The freeholder had repeatedly refused to engage with informal approaches, so the group instructed us to pursue the formal statutory route.
Three issues required careful handling:
Unresponsive landlord - the landlord's silence made a formal legal strategy the only viable option and an opportunity to use the statutory framework to full effect.
Lease inconsistencies - a review of all seven leases revealed variations in ground rent provisions and loft rights, requiring analysis to ensure the group could proceed on a sound footing.
Group co-ordination - we drafted a participation agreement to deal with financial and legal matters including covering cost apportionment, what happens if a leaseholder sells mid-process and how the freehold would be held and managed post-acquisition. A well-drafted participation agreement keeps the process and the group on track.
We served a Section 13 Notice under the 1993 Act. This formally initiated the enfranchisement and placed the landlord under a strict obligation to respond by a set deadline.
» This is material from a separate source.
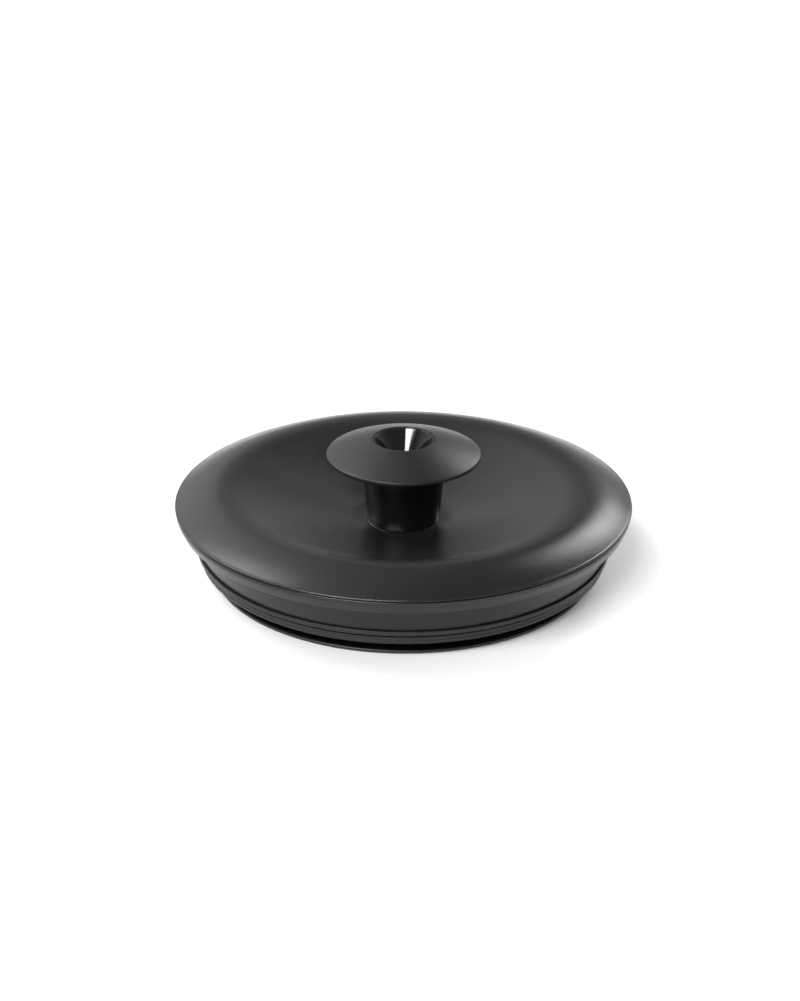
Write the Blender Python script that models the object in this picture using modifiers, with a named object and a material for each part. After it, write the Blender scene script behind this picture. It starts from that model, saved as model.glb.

Failure to do so would have entitled the leaseholders to apply for a vesting order, transferring the freehold to them on the terms of the notice itself with no further right to negotiate.
The notice changed everything. The landlord engaged and we negotiated the premium and transfer terms to a successful conclusion alongside specialist enfranchisement surveyors.
Full management control - the leaseholders now manage their own building, free from a previously disengaged landlord.
999 year leases at nil ground rent - each leaseholder extended their lease as the new freeholder no formal statutory process, no associated costs.
Standardised leases - ground rent variations and loft rights were resolved, with updated lease plans providing clarity for all.
Significant cost savings - total costs per leaseholder were approximately £1,350 + VAT a saving of at least £3,500 - £4000 + VAT compared to individual formal lease extensions.
Enhanced value - long leases, nil ground rent, consistent terms and clear management make the flats more attractive to buyers and lenders alike.
An unresponsive landlord is not a barrier to enfranchisement, it is simply a prompt to invoke the law as Parliament intended. Serving the Section 13 Notice turned months of silence into a structured, time-bound process with real consequences for non-compliance and a result that has materially transformed our clients' position as homeowners.